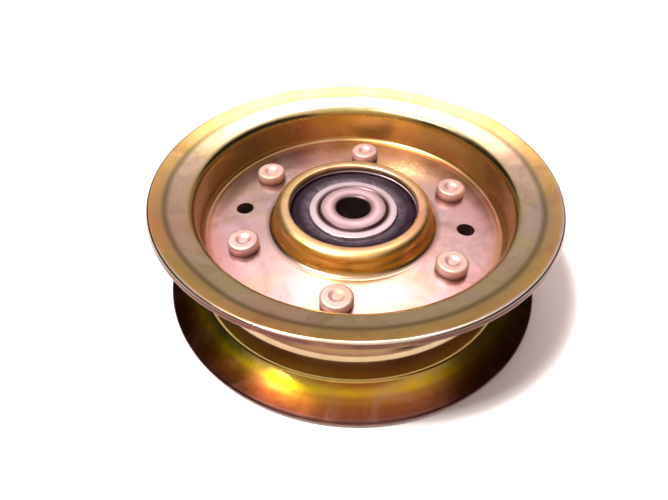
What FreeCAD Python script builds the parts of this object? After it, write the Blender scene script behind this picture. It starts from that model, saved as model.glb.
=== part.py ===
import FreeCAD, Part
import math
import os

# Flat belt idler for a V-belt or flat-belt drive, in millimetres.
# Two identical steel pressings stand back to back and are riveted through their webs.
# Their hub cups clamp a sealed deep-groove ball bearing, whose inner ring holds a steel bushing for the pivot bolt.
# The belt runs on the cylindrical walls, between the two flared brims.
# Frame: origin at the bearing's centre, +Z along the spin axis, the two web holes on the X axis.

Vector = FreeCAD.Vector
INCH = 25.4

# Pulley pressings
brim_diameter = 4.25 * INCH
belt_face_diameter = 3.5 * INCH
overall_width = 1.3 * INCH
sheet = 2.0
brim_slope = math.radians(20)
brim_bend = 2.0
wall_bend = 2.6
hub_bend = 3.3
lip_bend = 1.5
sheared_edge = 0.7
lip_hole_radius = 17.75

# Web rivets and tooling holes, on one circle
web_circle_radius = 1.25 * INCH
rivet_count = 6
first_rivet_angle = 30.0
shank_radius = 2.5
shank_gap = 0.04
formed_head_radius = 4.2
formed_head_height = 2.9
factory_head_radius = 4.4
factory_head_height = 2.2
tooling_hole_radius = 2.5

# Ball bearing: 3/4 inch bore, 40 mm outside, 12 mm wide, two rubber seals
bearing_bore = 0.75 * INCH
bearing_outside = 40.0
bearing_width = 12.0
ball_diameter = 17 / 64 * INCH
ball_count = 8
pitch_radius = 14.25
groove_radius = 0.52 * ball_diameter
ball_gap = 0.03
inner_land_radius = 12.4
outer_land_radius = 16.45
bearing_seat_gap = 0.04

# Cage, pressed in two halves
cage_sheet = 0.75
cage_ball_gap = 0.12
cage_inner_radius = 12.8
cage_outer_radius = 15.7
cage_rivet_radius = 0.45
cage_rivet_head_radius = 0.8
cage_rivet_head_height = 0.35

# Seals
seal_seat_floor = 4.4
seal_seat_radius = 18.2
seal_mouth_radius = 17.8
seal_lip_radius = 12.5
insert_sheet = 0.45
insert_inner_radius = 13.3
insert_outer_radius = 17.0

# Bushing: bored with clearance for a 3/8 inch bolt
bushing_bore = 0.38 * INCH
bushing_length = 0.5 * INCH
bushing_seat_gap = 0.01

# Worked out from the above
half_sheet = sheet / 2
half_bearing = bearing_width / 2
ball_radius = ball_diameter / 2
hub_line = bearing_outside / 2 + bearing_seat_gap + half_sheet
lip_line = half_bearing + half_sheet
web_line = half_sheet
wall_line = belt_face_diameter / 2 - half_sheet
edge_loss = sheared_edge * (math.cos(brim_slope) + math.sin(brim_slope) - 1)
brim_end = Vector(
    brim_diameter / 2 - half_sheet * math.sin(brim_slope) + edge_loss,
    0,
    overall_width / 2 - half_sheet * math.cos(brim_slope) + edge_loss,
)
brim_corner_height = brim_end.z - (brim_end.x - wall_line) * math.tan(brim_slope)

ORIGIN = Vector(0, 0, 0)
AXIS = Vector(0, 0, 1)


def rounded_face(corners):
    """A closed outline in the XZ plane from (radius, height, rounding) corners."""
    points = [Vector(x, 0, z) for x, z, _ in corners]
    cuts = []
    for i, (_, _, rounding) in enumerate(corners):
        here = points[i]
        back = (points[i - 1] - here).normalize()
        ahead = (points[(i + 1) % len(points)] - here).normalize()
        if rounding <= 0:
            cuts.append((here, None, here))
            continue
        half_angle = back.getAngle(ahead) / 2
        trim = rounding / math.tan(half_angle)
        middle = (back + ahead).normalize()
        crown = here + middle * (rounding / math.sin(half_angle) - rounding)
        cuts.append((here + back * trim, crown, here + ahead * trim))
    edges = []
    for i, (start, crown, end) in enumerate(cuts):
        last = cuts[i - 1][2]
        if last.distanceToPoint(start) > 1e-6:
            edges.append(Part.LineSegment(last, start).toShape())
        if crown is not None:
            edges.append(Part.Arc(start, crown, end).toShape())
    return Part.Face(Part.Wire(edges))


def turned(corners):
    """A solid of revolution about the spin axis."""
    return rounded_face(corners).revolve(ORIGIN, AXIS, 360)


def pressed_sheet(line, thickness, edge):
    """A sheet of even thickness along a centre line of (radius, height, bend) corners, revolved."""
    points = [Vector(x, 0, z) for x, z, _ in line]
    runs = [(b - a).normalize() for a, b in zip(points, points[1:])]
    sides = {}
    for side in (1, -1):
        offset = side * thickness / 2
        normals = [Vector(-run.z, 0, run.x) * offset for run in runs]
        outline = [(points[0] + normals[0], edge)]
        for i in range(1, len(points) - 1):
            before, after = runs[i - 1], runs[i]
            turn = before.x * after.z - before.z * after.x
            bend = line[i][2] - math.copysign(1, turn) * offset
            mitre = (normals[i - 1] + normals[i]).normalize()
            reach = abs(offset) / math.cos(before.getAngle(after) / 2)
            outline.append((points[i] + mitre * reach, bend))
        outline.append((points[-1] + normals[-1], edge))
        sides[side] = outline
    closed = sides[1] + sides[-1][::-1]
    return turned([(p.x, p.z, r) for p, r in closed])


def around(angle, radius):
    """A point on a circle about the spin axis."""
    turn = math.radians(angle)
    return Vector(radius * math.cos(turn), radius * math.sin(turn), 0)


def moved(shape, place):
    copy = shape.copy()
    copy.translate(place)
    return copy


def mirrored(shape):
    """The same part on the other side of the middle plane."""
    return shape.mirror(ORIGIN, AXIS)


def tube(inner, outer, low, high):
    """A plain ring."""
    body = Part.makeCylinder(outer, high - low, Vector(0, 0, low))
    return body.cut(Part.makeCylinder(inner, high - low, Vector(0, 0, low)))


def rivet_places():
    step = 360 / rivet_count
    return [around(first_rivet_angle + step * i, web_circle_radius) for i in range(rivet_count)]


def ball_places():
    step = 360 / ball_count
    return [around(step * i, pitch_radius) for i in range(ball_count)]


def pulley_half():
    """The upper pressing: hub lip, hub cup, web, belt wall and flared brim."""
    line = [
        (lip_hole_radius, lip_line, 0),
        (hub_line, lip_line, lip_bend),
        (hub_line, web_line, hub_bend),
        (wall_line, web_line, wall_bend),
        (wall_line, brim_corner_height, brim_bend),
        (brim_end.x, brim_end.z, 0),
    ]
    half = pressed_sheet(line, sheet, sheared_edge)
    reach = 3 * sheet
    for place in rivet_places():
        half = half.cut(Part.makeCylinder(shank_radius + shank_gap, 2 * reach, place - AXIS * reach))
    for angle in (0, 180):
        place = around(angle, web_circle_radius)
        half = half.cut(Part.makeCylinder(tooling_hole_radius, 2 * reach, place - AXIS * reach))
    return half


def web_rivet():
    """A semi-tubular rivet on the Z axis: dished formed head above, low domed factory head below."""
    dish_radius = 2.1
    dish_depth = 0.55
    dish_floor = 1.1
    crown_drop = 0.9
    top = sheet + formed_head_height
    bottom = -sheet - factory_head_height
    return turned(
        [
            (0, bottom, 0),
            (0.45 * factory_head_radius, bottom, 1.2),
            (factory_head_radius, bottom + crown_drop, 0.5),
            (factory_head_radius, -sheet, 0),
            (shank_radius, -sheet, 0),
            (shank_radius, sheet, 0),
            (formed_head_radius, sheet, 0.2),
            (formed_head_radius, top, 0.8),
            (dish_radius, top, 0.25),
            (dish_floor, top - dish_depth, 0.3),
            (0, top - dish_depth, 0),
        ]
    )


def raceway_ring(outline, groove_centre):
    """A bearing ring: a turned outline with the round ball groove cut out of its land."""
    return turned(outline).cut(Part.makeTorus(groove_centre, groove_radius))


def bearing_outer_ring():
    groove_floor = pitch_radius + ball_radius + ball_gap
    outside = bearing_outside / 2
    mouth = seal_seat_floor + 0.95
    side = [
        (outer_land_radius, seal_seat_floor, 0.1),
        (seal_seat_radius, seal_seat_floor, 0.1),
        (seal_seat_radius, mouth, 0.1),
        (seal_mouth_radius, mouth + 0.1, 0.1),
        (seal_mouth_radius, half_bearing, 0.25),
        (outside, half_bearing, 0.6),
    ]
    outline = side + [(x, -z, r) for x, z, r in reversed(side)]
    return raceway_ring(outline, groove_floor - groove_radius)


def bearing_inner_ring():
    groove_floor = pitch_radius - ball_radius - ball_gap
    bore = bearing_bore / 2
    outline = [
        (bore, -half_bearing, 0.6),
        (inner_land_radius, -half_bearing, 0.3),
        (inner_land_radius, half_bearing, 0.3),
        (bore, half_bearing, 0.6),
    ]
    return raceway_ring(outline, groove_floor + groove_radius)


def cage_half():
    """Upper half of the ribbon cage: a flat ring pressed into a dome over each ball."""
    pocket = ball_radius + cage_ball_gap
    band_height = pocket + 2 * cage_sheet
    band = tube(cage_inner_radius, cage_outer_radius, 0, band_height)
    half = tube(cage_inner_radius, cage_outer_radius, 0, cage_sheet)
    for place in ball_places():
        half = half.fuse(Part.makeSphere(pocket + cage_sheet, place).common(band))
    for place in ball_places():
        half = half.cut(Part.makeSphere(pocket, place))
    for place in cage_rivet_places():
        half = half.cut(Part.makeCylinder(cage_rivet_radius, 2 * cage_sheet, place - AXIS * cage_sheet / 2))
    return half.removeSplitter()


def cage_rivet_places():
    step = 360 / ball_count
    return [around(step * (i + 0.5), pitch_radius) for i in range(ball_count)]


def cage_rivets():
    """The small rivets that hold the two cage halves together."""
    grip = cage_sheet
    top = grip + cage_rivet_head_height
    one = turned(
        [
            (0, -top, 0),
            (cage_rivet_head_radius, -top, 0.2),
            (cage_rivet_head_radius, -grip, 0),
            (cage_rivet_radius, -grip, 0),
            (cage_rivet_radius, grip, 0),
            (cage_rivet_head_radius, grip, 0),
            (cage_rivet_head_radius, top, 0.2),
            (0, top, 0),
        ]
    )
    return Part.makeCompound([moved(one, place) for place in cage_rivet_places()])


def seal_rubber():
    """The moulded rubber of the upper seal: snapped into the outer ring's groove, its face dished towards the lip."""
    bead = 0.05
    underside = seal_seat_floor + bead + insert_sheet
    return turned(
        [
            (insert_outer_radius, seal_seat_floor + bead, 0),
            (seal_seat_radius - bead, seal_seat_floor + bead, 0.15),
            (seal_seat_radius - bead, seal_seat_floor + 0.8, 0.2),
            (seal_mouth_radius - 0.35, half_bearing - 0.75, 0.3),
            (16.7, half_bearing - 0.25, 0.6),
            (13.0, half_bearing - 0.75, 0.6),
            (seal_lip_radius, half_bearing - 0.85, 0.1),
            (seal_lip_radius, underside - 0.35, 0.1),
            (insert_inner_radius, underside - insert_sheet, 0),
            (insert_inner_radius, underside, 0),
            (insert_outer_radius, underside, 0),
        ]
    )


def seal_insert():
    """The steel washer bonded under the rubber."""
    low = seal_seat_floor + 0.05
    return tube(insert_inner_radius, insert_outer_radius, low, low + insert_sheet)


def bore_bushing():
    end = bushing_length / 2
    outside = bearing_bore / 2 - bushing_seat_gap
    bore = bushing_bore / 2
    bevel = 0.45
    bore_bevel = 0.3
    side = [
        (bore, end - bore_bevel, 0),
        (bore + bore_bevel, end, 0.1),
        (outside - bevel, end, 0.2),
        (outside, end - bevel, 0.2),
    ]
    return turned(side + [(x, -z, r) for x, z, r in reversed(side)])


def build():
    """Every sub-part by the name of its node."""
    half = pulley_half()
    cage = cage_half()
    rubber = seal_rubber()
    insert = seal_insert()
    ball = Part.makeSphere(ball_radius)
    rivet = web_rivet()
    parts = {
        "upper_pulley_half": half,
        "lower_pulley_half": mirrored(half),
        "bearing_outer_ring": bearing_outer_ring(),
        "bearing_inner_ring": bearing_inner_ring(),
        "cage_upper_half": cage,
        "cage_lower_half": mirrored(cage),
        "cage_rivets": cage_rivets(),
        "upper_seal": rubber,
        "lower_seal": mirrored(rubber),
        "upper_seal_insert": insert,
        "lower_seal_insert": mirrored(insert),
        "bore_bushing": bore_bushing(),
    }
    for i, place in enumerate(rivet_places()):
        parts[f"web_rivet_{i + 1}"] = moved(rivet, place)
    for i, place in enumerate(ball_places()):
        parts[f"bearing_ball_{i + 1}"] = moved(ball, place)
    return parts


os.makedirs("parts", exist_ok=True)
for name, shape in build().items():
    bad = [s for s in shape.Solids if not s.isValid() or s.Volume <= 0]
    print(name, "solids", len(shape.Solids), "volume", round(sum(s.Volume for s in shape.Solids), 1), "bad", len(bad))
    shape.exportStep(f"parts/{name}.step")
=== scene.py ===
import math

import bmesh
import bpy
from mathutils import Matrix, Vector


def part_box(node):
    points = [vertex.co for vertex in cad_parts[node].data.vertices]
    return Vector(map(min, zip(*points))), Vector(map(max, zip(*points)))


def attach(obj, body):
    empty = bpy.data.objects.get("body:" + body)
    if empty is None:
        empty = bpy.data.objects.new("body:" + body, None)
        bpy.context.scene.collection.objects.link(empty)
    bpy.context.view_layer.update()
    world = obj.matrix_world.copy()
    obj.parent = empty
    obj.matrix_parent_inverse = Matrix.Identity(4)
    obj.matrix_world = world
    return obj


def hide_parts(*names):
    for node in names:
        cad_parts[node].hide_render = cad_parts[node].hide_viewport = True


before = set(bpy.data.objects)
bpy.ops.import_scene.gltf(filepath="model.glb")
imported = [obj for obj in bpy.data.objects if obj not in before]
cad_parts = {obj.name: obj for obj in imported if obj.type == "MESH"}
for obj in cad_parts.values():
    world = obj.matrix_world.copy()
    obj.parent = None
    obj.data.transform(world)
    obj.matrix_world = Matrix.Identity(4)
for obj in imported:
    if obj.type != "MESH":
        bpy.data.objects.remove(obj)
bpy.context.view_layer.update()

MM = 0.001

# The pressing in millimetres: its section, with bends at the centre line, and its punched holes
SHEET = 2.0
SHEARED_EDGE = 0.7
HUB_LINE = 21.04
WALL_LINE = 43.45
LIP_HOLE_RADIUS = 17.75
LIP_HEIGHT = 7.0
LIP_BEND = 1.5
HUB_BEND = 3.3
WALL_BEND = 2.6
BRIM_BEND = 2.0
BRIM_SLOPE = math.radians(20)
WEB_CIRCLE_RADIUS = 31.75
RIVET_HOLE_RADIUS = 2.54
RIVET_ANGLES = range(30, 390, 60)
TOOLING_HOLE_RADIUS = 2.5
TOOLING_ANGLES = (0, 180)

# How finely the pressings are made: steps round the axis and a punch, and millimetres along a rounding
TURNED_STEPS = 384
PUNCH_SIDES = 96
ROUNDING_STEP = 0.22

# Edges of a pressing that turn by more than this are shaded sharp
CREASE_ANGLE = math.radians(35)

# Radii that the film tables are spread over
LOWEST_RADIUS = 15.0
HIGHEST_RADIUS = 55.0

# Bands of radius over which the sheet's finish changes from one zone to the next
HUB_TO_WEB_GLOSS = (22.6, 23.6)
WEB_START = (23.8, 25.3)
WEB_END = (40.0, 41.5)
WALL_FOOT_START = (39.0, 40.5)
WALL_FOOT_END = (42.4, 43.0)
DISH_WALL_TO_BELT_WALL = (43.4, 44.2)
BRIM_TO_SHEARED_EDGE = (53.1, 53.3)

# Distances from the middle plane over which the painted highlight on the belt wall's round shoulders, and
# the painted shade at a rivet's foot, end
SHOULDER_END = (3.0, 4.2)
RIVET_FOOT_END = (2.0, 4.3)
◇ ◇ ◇
◆ EXERCISE DIRECTIONS: Give again the run of lines that opens at the line with "for name, shape" and closes at the line with "obj.matrix_world = Matrix.Identity(4)", exactly, and only that run.

◆ SOLUTION TO THE PROBLEM:
for name, shape in build().items():
    bad = [s for s in shape.Solids if not s.isValid() or s.Volume <= 0]
    print(name, "solids", len(shape.Solids), "volume", round(sum(s.Volume for s in shape.Solids), 1), "bad", len(bad))
    shape.exportStep(f"parts/{name}.step")
=== scene.py ===
import math

import bmesh
import bpy
from mathutils import Matrix, Vector


def part_box(node):
    points = [vertex.co for vertex in cad_parts[node].data.vertices]
    return Vector(map(min, zip(*points))), Vector(map(max, zip(*points)))


def attach(obj, body):
    empty = bpy.data.objects.get("body:" + body)
    if empty is None:
        empty = bpy.data.objects.new("body:" + body, None)
        bpy.context.scene.collection.objects.link(empty)
    bpy.context.view_layer.update()
    world = obj.matrix_world.copy()
    obj.parent = empty
    obj.matrix_parent_inverse = Matrix.Identity(4)
    obj.matrix_world = world
    return obj


def hide_parts(*names):
    for node in names:
        cad_parts[node].hide_render = cad_parts[node].hide_viewport = True


before = set(bpy.data.objects)
bpy.ops.import_scene.gltf(filepath="model.glb")
imported = [obj for obj in bpy.data.objects if obj not in before]
cad_parts = {obj.name: obj for obj in imported if obj.type == "MESH"}
for obj in cad_parts.values():
    world = obj.matrix_world.copy()
    obj.parent = None
    obj.data.transform(world)
    obj.matrix_world = Matrix.Identity(4)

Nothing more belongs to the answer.